(Invited) Solid State Electrolyte for Li-Metal Based High Capacity Battery Application

Abstract

NASA future missions demand safe, high specific energy (>400 Wh/kg) batteries. Current state-of-the-art (SOA) lithium-ion batteries (LIBs) can only provide ~150-200 Wh/kg in energy capacity, which is unable to meet NASA’s future energy goals, and also pose safety issues due to the use of liquid flammable electrolyte. There are intense on-going development activities to increase battery energy density. The use of Li metal as an anode material has emerged as one highly attractive option for achieving high-energy, next generation batteries.
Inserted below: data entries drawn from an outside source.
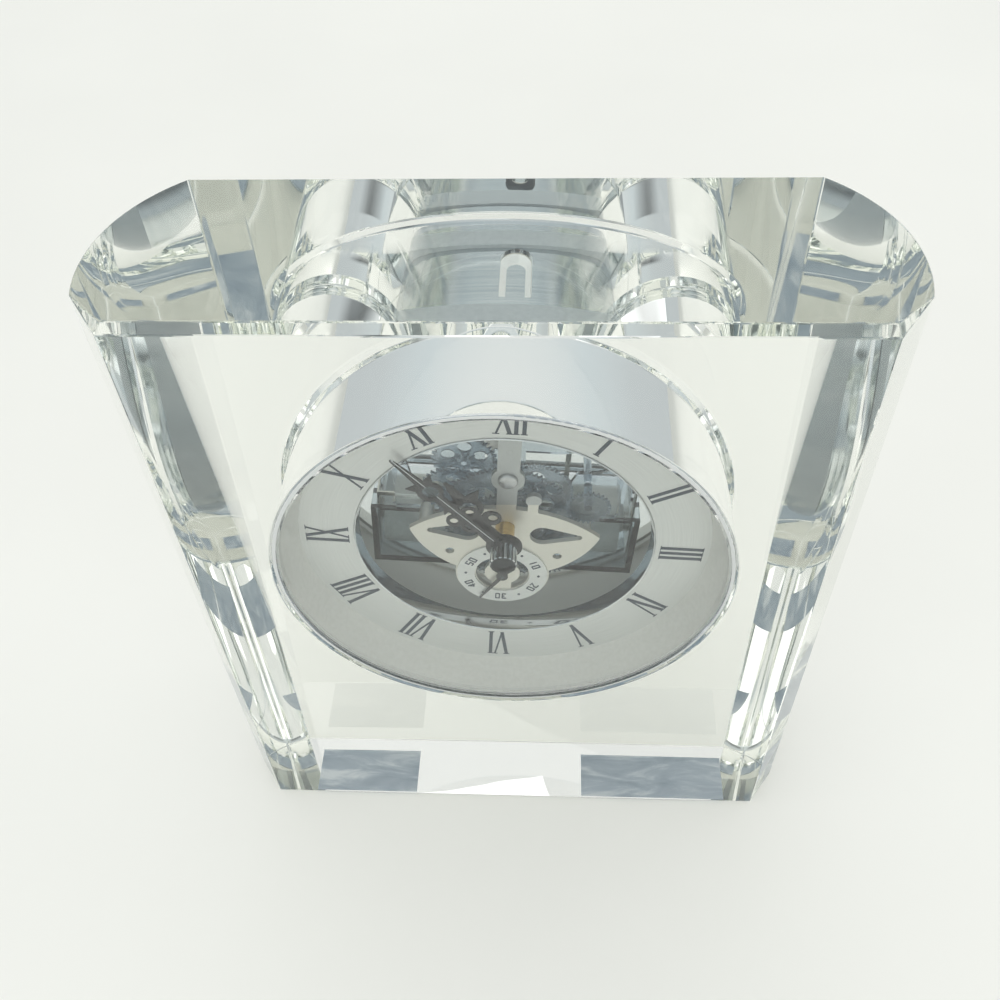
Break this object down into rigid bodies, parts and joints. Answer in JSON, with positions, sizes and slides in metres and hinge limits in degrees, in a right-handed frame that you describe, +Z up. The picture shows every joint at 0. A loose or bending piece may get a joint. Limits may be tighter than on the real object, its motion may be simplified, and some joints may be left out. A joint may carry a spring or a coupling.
{
  "type": "crystal desk clock",
  "caption": "Faceted clear crystal desk block with rounded sides and a round quartz clock insert: open dial, visible gear train, small seconds, and a battery bay at the rear.",
  "frame": {"origin": "middle of the rectangle the clock covers, at the level of the undersides of its pads", "axes": "+Z up, the dial faces -Y, +X to the right as seen from the front"},
  "size_m": [0.13, 0.039, 0.15],
  "materials": {
    "crystal": "clear polished crystal, cut with facets",
    "pad": "soft blue-grey self-adhesive pads",
    "case_metal": "satin silver",
    "chrome": "polished",
    "lens": "clear polished mineral glass",
    "band": "soft grey",
    "white_plastic": "moulded, white",
    "dial": "satin silver, circular grain",
    "ink": "printed ink, dark blue grey",
    "plate": "satin nickel silver",
    "screw": "nickel-plated",
    "smoked": "smoked translucent plastic",
    "wheel_plastic": "moulded translucent blue-grey plastic",
    "brass": "turned",
    "hand_paint": "black, half gloss",
    "rotor_plastic": "moulded, natural white",
    "magnet": "sintered, plated dark grey",
    "core": "annealed soft iron sheet",
    "bobbin": "moulded, black",
    "copper": "enamelled copper wire",
    "board": "green solder mask",
    "can": "drawn tin-plated can",
    "chip": "moulded epoxy, black",
    "battery_wrap": "plain dark wrap",
    "spring_brass": "nickel-tinned spring brass",
    "knob": "moulded, dark grey",
    "clear_plastic": "clear moulded plastic"
  },
  "bodies": {
    "block": {"crystal_block": "crystal", "foot_pads": "pad"},
    "insert": {"case_drum": "case_metal", "front_bezel": "chrome", "front_lens": "lens", "grip_bands": "band", "dial_liner": "white_plastic", "chapter_ring": "dial", "numerals": "ink", "trim_ring": "chrome", "mounting_ring": "smoked", "front_plate": "plate", "mounting_screws": "screw", "bridge_screw": "screw", "seconds_scale": "dial", "seconds_figures": "ink", "pillars": "plate", "rear_plate": "smoked", "pillar_screws": "screw", "stator": "core", "coil_bobbin": "bobbin", "coil_winding": "copper", "motor_screws": "screw", "circuit_board": "board", "quartz_can": "can", "clock_chip": "chip", "battery_tray": "smoked", "battery": "battery_wrap", "battery_contacts": "spring_brass", "rear_cover": "clear_plastic", "rear_ring": "case_metal"},
    "minute": {"centre_wheel": "wheel_plastic", "cannon_pinion": "brass", "minute_hand": "hand_paint", "hand_nut": "chrome"},
    "motion": {"minute_wheel": "wheel_plastic"},
    "hour": {"hour_wheel": "wheel_plastic", "hour_pipe": "brass", "hour_hand": "hand_paint"},
    "third": {"third_wheel": "wheel_plastic"},
    "seconds": {"seconds_wheel": "wheel_plastic", "seconds_hand": "hand_paint"},
    "idler": {"idler_wheel": "wheel_plastic"},
    "intermediate": {"intermediate_wheel": "wheel_plastic"},
    "drive": {"drive_wheel": "wheel_plastic"},
    "rotor_body": {"rotor": "rotor_plastic", "rotor_magnet": "magnet"},
    "setting": {"setting_wheel": "wheel_plastic", "setting_knob": "knob"},
    "hatch": {"battery_hatch": "smoked"}
  },
  "joints": [
    {"name": "insert_slide", "type": "slide", "parent": "block", "child": "insert", "axis": [0, -1, 0], "range_m": [0, 0.045]},
    {"name": "seconds_spin", "type": "hinge", "parent": "insert", "child": "seconds", "pos_m": [-0.00095, 0, 0.07563], "axis": [0, 1, 0], "continuous": true},
    {"name": "minute_spin", "type": "hinge", "parent": "insert", "child": "minute", "pos_m": [0, 0, 0.09], "axis": [0, 1, 0], "continuous": true},
    {"name": "hour_spin", "type": "hinge", "parent": "insert", "child": "hour", "pos_m": [0, 0, 0.09], "axis": [0, 1, 0], "continuous": true},
    {"name": "motion_spin", "type": "hinge", "parent": "insert", "child": "motion", "pos_m": [0.00562, 0, 0.09779], "axis": [0, 1, 0], "continuous": true},
    {"name": "third_spin", "type": "hinge", "parent": "insert", "child": "third", "pos_m": [0.00764, 0, 0.07817], "axis": [0, 1, 0], "continuous": true},
    {"name": "idler_spin", "type": "hinge", "parent": "insert", "child": "idler", "pos_m": [-0.00719, 0, 0.08726], "axis": [0, 1, 0], "continuous": true},
    {"name": "intermediate_spin", "type": "hinge", "parent": "insert", "child": "intermediate", "pos_m": [-0.01037, 0, 0.09373], "axis": [0, 1, 0], "continuous": true},
    {"name": "drive_spin", "type": "hinge", "parent": "insert", "child": "drive", "pos_m": [-0.00779, 0, 0.1013], "axis": [0, 1, 0], "continuous": true},
    {"name": "rotor_spin", "type": "hinge", "parent": "insert", "child": "rotor_body", "pos_m": [-0.00101, 0, 0.10626], "axis": [0, 1, 0], "continuous": true},
    {"name": "setting_spin", "type": "hinge", "parent": "insert", "child": "setting", "pos_m": [0.01601, 0, 0.0932], "axis": [0, 1, 0], "continuous": true},
    {"name": "hatch_slide", "type": "slide", "parent": "insert", "child": "hatch", "axis": [0, 1, 0], "range_m": [0, 0.012]}
  ],
  "couplings": [
    {"joint": "minute_spin", "follows": "hour_spin", "ratio": 12},
    {"joint": "motion_spin", "follows": "hour_spin", "ratio": -4},
    {"joint": "third_spin", "follows": "hour_spin", "ratio": -120},
    {"joint": "seconds_spin", "follows": "hour_spin", "ratio": 720},
    {"joint": "idler_spin", "follows": "hour_spin", "ratio": -1107.7},
    {"joint": "intermediate_spin", "follows": "hour_spin", "ratio": 2880},
    {"joint": "drive_spin", "follows": "hour_spin", "ratio": -8640},
    {"joint": "rotor_spin", "follows": "hour_spin", "ratio": 21600},
    {"joint": "setting_spin", "follows": "hour_spin", "ratio": 6.9231}
  ]
}
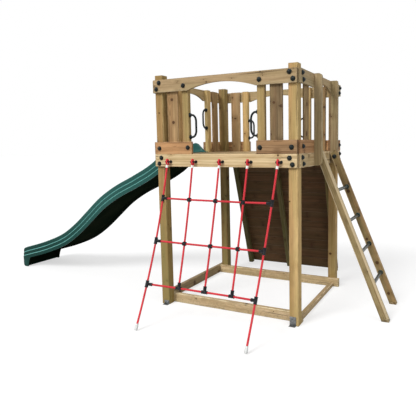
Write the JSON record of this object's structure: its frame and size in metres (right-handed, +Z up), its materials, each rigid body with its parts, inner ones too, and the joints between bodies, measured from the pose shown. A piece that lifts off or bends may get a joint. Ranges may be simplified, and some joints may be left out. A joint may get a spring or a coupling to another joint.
{
  "type": "garden climbing tower with slide",
  "caption": "Wooden climbing tower with a railed platform, wavy moulded slide, rung ladder, rope cargo net and sloping boarded climbing wall.",
  "frame": {"origin": "centre of the foot of the front left corner post, on the ground", "axes": "+Z up; +X along the net side from the slide towards the ladder; +Y from the net side towards the climbing wall"},
  "size_m": [4.7428, 2.4909, 2.25],
  "materials": {
    "post_timber": "planed, pressure treated",
    "beam_timber": "planed, pressure treated",
    "rail_timber": "planed, pressure treated",
    "kick_timber": "planed, pressure treated",
    "infill_timber": "planed, pressure treated",
    "deck_timber": "planed, weathered",
    "wall_timber": "planed, dark",
    "ladder_timber": "planed, pressure treated",
    "slide_plastic": "satin moulded",
    "rung_plastic": "satin",
    "handle_plastic": "satin moulded",
    "net_rope": "laid rope"
  },
  "bodies": {
    "tower": {"post_front_left": "post_timber", "post_front_right": "post_timber", "post_back_left": "post_timber", "post_back_right": "post_timber", "ground_rail_front": "rail_timber", "ground_rail_back": "rail_timber", "ground_rail_left": "rail_timber", "ground_rail_right": "rail_timber", "floor_beam_front": "beam_timber", "floor_beam_back": "beam_timber", "floor_beam_left": "beam_timber", "floor_beam_right": "beam_timber", "top_rail_front": "rail_timber", "top_rail_back": "rail_timber", "top_rail_left": "rail_timber", "top_rail_right": "rail_timber", "kick_board_front_left": "kick_timber", "kick_board_front_right": "kick_timber", "kick_board_back_left": "kick_timber", "kick_board_back_right": "kick_timber", "kick_board_slide_front": "kick_timber", "kick_board_slide_back": "kick_timber", "kick_board_ladder_front": "kick_timber", "kick_board_ladder_back": "kick_timber", "upright_front_left": "post_timber", "upright_front_right": "post_timber", "upright_back_left": "post_timber", "upright_back_right": "post_timber", "upright_slide_front": "post_timber", "upright_slide_back": "post_timber", "entry_board_front": "rail_timber", "entry_board_back": "rail_timber", "infill_board_front_left": "infill_timber", "infill_board_front_right": "infill_timber", "infill_board_back_left": "infill_timber", "infill_board_back_right": "infill_timber", "infill_board_slide_front": "infill_timber", "infill_board_slide_back": "infill_timber", "infill_board_ladder_front": "infill_timber", "infill_board_ladder_back": "infill_timber", "deck": "deck_timber", "slide": "slide_plastic", "ladder_rail_front": "ladder_timber", "ladder_rail_back": "ladder_timber", "rung_1": "rung_plastic", "rung_2": "rung_plastic", "rung_3": "rung_plastic", "rung_4": "rung_plastic", "wall_stringer_left": "wall_timber", "wall_stringer_middle": "wall_timber", "wall_stringer_right": "wall_timber", "climbing_panel": "wall_timber", "handle_front_left": "handle_plastic", "handle_front_right": "handle_plastic", "handle_back_left": "handle_plastic", "handle_back_right": "handle_plastic", "handle_slide_front": "handle_plastic", "handle_slide_back": "handle_plastic"},
    "net": {"cargo_net": "net_rope"}
  },
  "joints": [
    {"name": "net_swing", "type": "hinge", "parent": "tower", "child": "net", "pos_m": [0.6825, -0.0995, 1.43], "axis": [-1, 0, 0], "range_deg": [0, 60]}
  ]
}
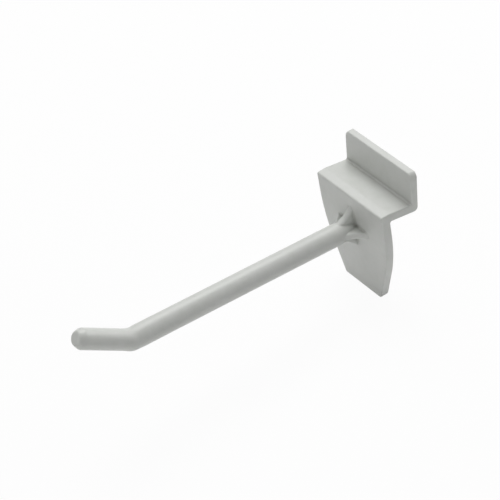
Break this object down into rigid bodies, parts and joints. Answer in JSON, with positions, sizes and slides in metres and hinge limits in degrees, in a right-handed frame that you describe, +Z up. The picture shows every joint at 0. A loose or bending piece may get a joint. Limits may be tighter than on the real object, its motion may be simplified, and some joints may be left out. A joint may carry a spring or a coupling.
{
  "type": "slatwall hook",
  "caption": "One-piece plastic display hook: a shield-shaped plate with a hooked ledge behind it for a slatted panel and a round arm with an upturned tip.",
  "frame": {"origin": "on the plate's flat back, where the arm's centreline meets it", "axes": "+Z up, +Y into the slatted panel, the arm points along -Y, X across the plate; the part is symmetric about X = 0"},
  "size_m": [0.033, 0.1165, 0.047],
  "materials": {
    "white_plastic": "moulded off-white plastic with a fine satin surface and softly rounded edges"
  },
  "bodies": {
    "root": {"slatwall_hook": "white_plastic"}
  },
  "joints": []
}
This is because Li has many advantages. It is the lightest metal, but also has the highest theoretical capacity. It also has the lowest potential, which boosts whole cell voltage, and Li metal is 100% active material and requires no binder. Thus, Li metal is an ideal anode material for high energy battery chemistries. Lithium metal based advanced battery chemistries are envisioned to be mission enhancing and, in many cases, mission enabling for future space and aeronautic applications.However, the reliable use of this exceptionally high capacity anode in a commercial rechargeable battery has not been achieved due to safety and reliability concerns resulting from thermal runaway and short-circuit issues due to dendritic growth on the Li metal anode from lithium plating during charge-discharge cycles. A solid state electrolyte, such as garnet/ceramic or solid polymer nanocomposite electrolyte, is a promising approach to make Li metal safely cycling. The solid state electrolyte is non-flammable and eliminates leakage and fire hazard by replacing the liquid flammable electrolyte. However, the low-ionic conductivity and high interfacial impedance are the key issues to be overcome. In this presentation, the research activities on solid state electrolyte development funded by the NASA Advanced Energy Storage System program and by the NASA Center Innovative Fund will be presented, and the progress and results will be also discussed.